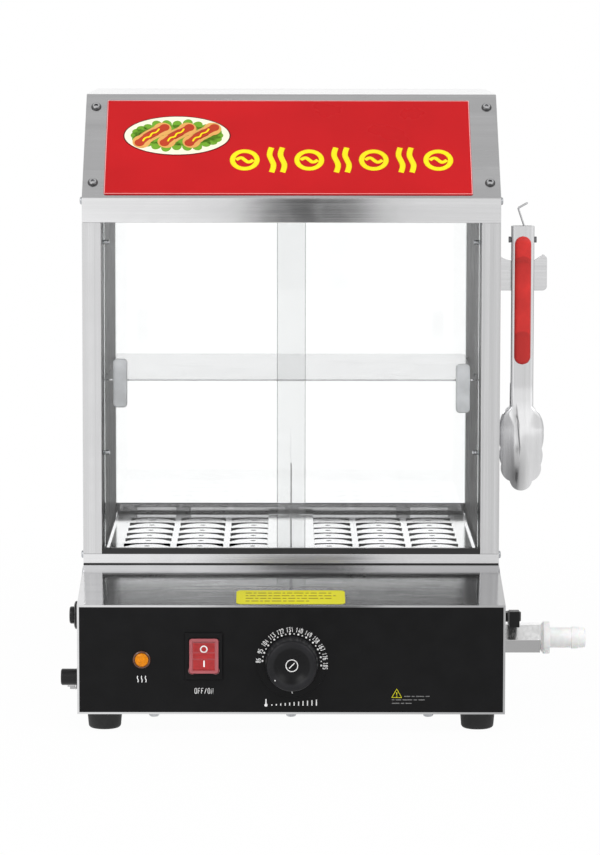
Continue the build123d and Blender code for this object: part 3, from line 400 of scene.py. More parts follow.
along_x, along_y, along_z = (7.0, 1100.0, 1100.0), (1100.0, 7.0, 1100.0), (1100.0, 1100.0, 7.0)
steel_x = steel("brushed_steel_across", along_x)
steel_y = steel("brushed_steel_front_to_back", along_y, offset=3.0)
beam_steel = steel("brushed_steel_beam", along_x, 226, 0.14, offset=7.0)
post_steel = steel("brushed_steel_upright", along_z, 214, offset=6.0)
# The deck carries painted shade towards its right end.
deck_steel = steel("brushed_steel_deck", along_x, 220, 0.07, 0.08, offset=2.0, wear=0.8, relief=0.00018,
                   darkening=(worn_side, 0.66))
liner_steel = steel("bright_liner", along_z, 228, 0.28, 0.16, offset=9.0, smear=0.3,
                    darkening=(steam_stain, 0.34), Metallic=0.5, Specular_Tint=(0.12, 0.12, 0.12, 1.0),
                    Specular_IOR_Level=0.0)
# The shelf carries painted shade on what faces down.
shelf_steel = steel("bright_shelf", along_x, 204, 0.14, 0.06, offset=4.0, darkening=(dull_underside, 0.3))
# The rear rail carries painted shade on its windows' walls.
rail_steel = steel("bright_rail", along_x, 128, 0.1, 0.08, offset=3.3, relief=0.00002,
                   darkening=(window_walls, 0.12))
# The trays carry painted shade on the walls of their slots and lips.
tray_steel = steel("bright_tray", along_x, 247, 0.09, 0.03, 0.05, offset=5.0, smear=0.03,
                   darkening=(slot_walls, 0.05))
# The partition carries painted shade on its edges and side faces.
web_steel = steel("bright_partition", along_z, 244, 0.09, 0.03, 0.05, offset=4.0, darkening=(sheared_edge, 0.12))
roof_steel = steel("brushed_steel_roof", along_x, 246, 0.12, 0.04, 0.06, offset=1.5)
# The tank is painted nearly black for the shade inside it, seen through the trays' slots.
tank_steel_painted_shade = steel("drawn_tank", along_x, 34, 0.5, offset=1.0, Specular_Tint=(0.4, 0.4, 0.4, 1.0))
# The tongs' steel carries painted shade on its flanges, crease, tip and web.
tongs_steel = steel("tongs_steel", along_z, 238, 0.16, 0.1, 0.1, offset=8.0, darkening=(mill_flanks, 0.12))
wire_steel = steel("bright_wire", (400.0, 400.0, 400.0), offset=2.0)


def plated(name, colour, rough, wear_colour, mottle=1.0, darkening=None):
    """Turned and plated metal, such as screws, nuts and the valve."""
    made, shader, _ = material(name, Metallic=1.0)
    stain = noise(point(shader.tree), 240.0, 6.0)
    wear = use(shader.tree, edge_wear, Radius=0.0004, Patchiness=0.7)["Mask"]
    base = drifting(colour, stain, 1 - 0.18 * mottle, 1.08)
    base = veiled(mixed(wear, base, wear_colour), darkening, colour, stain)
    coat(shader, base, ramp(stain, 0.3, 0.7, rough * 0.8, rough * 1.3), stain, 0.12, 0.00005 * mottle)
    return made


zinc = plated("zinc_plate", rgb(188, 190, 193), 0.26, rgb(225, 226, 228))
# The valve's nickel carries painted shade on its lower facets.
nickel = plated("nickel_plate", grey(242), 0.2, grey(240), 0.25, (lower_facets, 0.5))
# The sign's screws carry painted shade on their flanks.
sign_screw_steel = plated("sign_screw_steel", rgb(222, 222, 224), 0.2, rgb(236, 236, 238), 0.4,
                          (tilted_flank, 0.12))
dark_pin = plated("blackened_pin", rgb(120, 120, 122), 0.3, rgb(150, 150, 152))
brass_metal = plated("turned_brass", rgb(196, 160, 92), 0.3, rgb(232, 204, 140))
copper_metal = plated("drawn_copper", rgb(190, 118, 84), 0.34, rgb(226, 160, 122))
element_metal = plated("heated_sheath", rgb(120, 116, 110), 0.42, rgb(160, 156, 150))


# ---------------------------------------------------------------- plastics, rubber, print and glass
def plastic(name, colour, rough=0.4, pits=2600.0, relief=0.15, dusty=0.0, rubbed=None, darkening=None, **fixed):
    """Moulded plastic with pits, slow colour drift, rubbed edges and some dust."""
    made, shader, _ = material(name, **fixed)
    skin = use(shader.tree, moulding, Pits=pits)
    wear = use(shader.tree, edge_wear, Radius=0.0005, Patchiness=0.6)["Mask"]
    lying = use(shader.tree, dust, Amount=dusty)["Mask"]
    base = drifting(colour, skin["Tone"], 0.88, 1.12)
    base = veiled(base, darkening, colour, skin["Tone"])
    worn = mixed(wear * 0.5, base, rubbed or shade(colour, 1.9))
    dull = ramp(skin["Tone"], 0.35, 0.65, rough * 0.88, rough * 1.12) + lying * 0.3
    coat(shader, mixed(lying, worn, rgb(150, 148, 144)), dull, skin["Height"], relief, 0.00005)
    return made


def ink(name, colour, rough=0.3):
    """Screen-printed film: dense colour with a faint print screen and tiny pinholes."""
    made, shader, _ = material(name, Specular_IOR_Level=0.16)
    dots = voronoi(point(shader.tree), 2200.0)
    drift = noise(point(shader.tree), 14.0, 4.0)
    base = drifting(colour, drift, 0.95, 1.05)
    base = mixed(ramp(dots, 0.1, 0.6, 0.0, 0.1), base, shade(colour, 0.8))
    coat(shader, base, ramp(drift, 0.3, 0.7, rough * 0.9, rough * 1.15), dots, 0.05, 0.00003)
    return made


def see_through(name, tint, edge_tint):
    """Clear pane in the XZ plane that lets the lamps' light through; its cut edges are darker."""
    made, shader, output = material(name, IOR=1.46, Transmission_Weight=1.0)
    tree = shader.tree
    smear = use(tree, smudges, Size=30.0)["Patch"]
    clear = mixed(smear, tint, shade(tint, 0.985))
    edge = ramp(abs(facing(tree, "Y")), 0.98, 0.9)
    coat(shader, mixed(edge, clear, edge_tint), smear * 0.004)
    open_way = signal(tree, "ShaderNodeBsdfTransparent", 0, {"Color": shade(tint, 0.96)})
    either = most(ray(tree, "Shadow"), ray(tree, "Diffuse"))
    surface(output, either, shader, open_way)
    return made


def ray(tree, kind):
    return signal(tree, "ShaderNodeLightPath", f"Is {kind} Ray")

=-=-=

▶ GIVEN TASK: Using the data above, output each line exactly.

▶ OUTPUT FOR THIS EXERCISE:
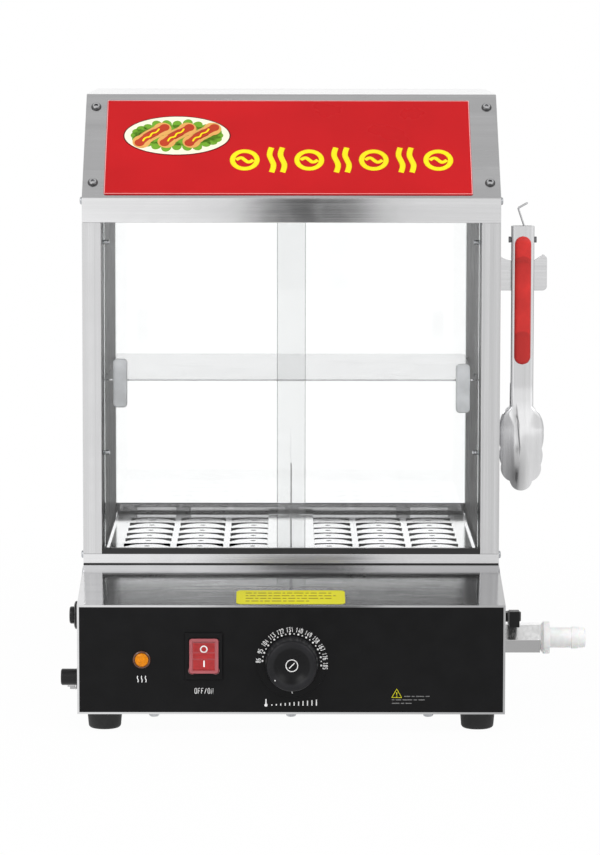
Continue the build123d and Blender code for this object: part 3, from line 400 of scene.py. More parts follow.
along_x, along_y, along_z = (7.0, 1100.0, 1100.0), (1100.0, 7.0, 1100.0), (1100.0, 1100.0, 7.0)
steel_x = steel("brushed_steel_across", along_x)
steel_y = steel("brushed_steel_front_to_back", along_y, offset=3.0)
beam_steel = steel("brushed_steel_beam", along_x, 226, 0.14, offset=7.0)
post_steel = steel("brushed_steel_upright", along_z, 214, offset=6.0)
# The deck carries painted shade towards its right end.
deck_steel = steel("brushed_steel_deck", along_x, 220, 0.07, 0.08, offset=2.0, wear=0.8, relief=0.00018,
                   darkening=(worn_side, 0.66))
liner_steel = steel("bright_liner", along_z, 228, 0.28, 0.16, offset=9.0, smear=0.3,
                    darkening=(steam_stain, 0.34), Metallic=0.5, Specular_Tint=(0.12, 0.12, 0.12, 1.0),
                    Specular_IOR_Level=0.0)
# The shelf carries painted shade on what faces down.
shelf_steel = steel("bright_shelf", along_x, 204, 0.14, 0.06, offset=4.0, darkening=(dull_underside, 0.3))
# The rear rail carries painted shade on its windows' walls.
rail_steel = steel("bright_rail", along_x, 128, 0.1, 0.08, offset=3.3, relief=0.00002,
                   darkening=(window_walls, 0.12))
# The trays carry painted shade on the walls of their slots and lips.
tray_steel = steel("bright_tray", along_x, 247, 0.09, 0.03, 0.05, offset=5.0, smear=0.03,
                   darkening=(slot_walls, 0.05))
# The partition carries painted shade on its edges and side faces.
web_steel = steel("bright_partition", along_z, 244, 0.09, 0.03, 0.05, offset=4.0, darkening=(sheared_edge, 0.12))
roof_steel = steel("brushed_steel_roof", along_x, 246, 0.12, 0.04, 0.06, offset=1.5)
# The tank is painted nearly black for the shade inside it, seen through the trays' slots.
tank_steel_painted_shade = steel("drawn_tank", along_x, 34, 0.5, offset=1.0, Specular_Tint=(0.4, 0.4, 0.4, 1.0))
# The tongs' steel carries painted shade on its flanges, crease, tip and web.
tongs_steel = steel("tongs_steel", along_z, 238, 0.16, 0.1, 0.1, offset=8.0, darkening=(mill_flanks, 0.12))
wire_steel = steel("bright_wire", (400.0, 400.0, 400.0), offset=2.0)


def plated(name, colour, rough, wear_colour, mottle=1.0, darkening=None):
    """Turned and plated metal, such as screws, nuts and the valve."""
    made, shader, _ = material(name, Metallic=1.0)
    stain = noise(point(shader.tree), 240.0, 6.0)
    wear = use(shader.tree, edge_wear, Radius=0.0004, Patchiness=0.7)["Mask"]
    base = drifting(colour, stain, 1 - 0.18 * mottle, 1.08)
    base = veiled(mixed(wear, base, wear_colour), darkening, colour, stain)
    coat(shader, base, ramp(stain, 0.3, 0.7, rough * 0.8, rough * 1.3), stain, 0.12, 0.00005 * mottle)
    return made


zinc = plated("zinc_plate", rgb(188, 190, 193), 0.26, rgb(225, 226, 228))
# The valve's nickel carries painted shade on its lower facets.
nickel = plated("nickel_plate", grey(242), 0.2, grey(240), 0.25, (lower_facets, 0.5))
# The sign's screws carry painted shade on their flanks.
sign_screw_steel = plated("sign_screw_steel", rgb(222, 222, 224), 0.2, rgb(236, 236, 238), 0.4,
                          (tilted_flank, 0.12))
dark_pin = plated("blackened_pin", rgb(120, 120, 122), 0.3, rgb(150, 150, 152))
brass_metal = plated("turned_brass", rgb(196, 160, 92), 0.3, rgb(232, 204, 140))
copper_metal = plated("drawn_copper", rgb(190, 118, 84), 0.34, rgb(226, 160, 122))
element_metal = plated("heated_sheath", rgb(120, 116, 110), 0.42, rgb(160, 156, 150))


# ---------------------------------------------------------------- plastics, rubber, print and glass
def plastic(name, colour, rough=0.4, pits=2600.0, relief=0.15, dusty=0.0, rubbed=None, darkening=None, **fixed):
    """Moulded plastic with pits, slow colour drift, rubbed edges and some dust."""
    made, shader, _ = material(name, **fixed)
    skin = use(shader.tree, moulding, Pits=pits)
    wear = use(shader.tree, edge_wear, Radius=0.0005, Patchiness=0.6)["Mask"]
    lying = use(shader.tree, dust, Amount=dusty)["Mask"]
    base = drifting(colour, skin["Tone"], 0.88, 1.12)
    base = veiled(base, darkening, colour, skin["Tone"])
    worn = mixed(wear * 0.5, base, rubbed or shade(colour, 1.9))
    dull = ramp(skin["Tone"], 0.35, 0.65, rough * 0.88, rough * 1.12) + lying * 0.3
    coat(shader, mixed(lying, worn, rgb(150, 148, 144)), dull, skin["Height"], relief, 0.00005)
    return made


def ink(name, colour, rough=0.3):
    """Screen-printed film: dense colour with a faint print screen and tiny pinholes."""
    made, shader, _ = material(name, Specular_IOR_Level=0.16)
    dots = voronoi(point(shader.tree), 2200.0)
    drift = noise(point(shader.tree), 14.0, 4.0)
    base = drifting(colour, drift, 0.95, 1.05)
    base = mixed(ramp(dots, 0.1, 0.6, 0.0, 0.1), base, shade(colour, 0.8))
    coat(shader, base, ramp(drift, 0.3, 0.7, rough * 0.9, rough * 1.15), dots, 0.05, 0.00003)
    return made


def see_through(name, tint, edge_tint):
    """Clear pane in the XZ plane that lets the lamps' light through; its cut edges are darker."""
    made, shader, output = material(name, IOR=1.46, Transmission_Weight=1.0)
    tree = shader.tree
    smear = use(tree, smudges, Size=30.0)["Patch"]
    clear = mixed(smear, tint, shade(tint, 0.985))
    edge = ramp(abs(facing(tree, "Y")), 0.98, 0.9)
    coat(shader, mixed(edge, clear, edge_tint), smear * 0.004)
    open_way = signal(tree, "ShaderNodeBsdfTransparent", 0, {"Color": shade(tint, 0.96)})
    either = most(ray(tree, "Shadow"), ray(tree, "Diffuse"))
    surface(output, either, shader, open_way)
    return made


def ray(tree, kind):
    return signal(tree, "ShaderNodeLightPath", f"Is {kind} Ray")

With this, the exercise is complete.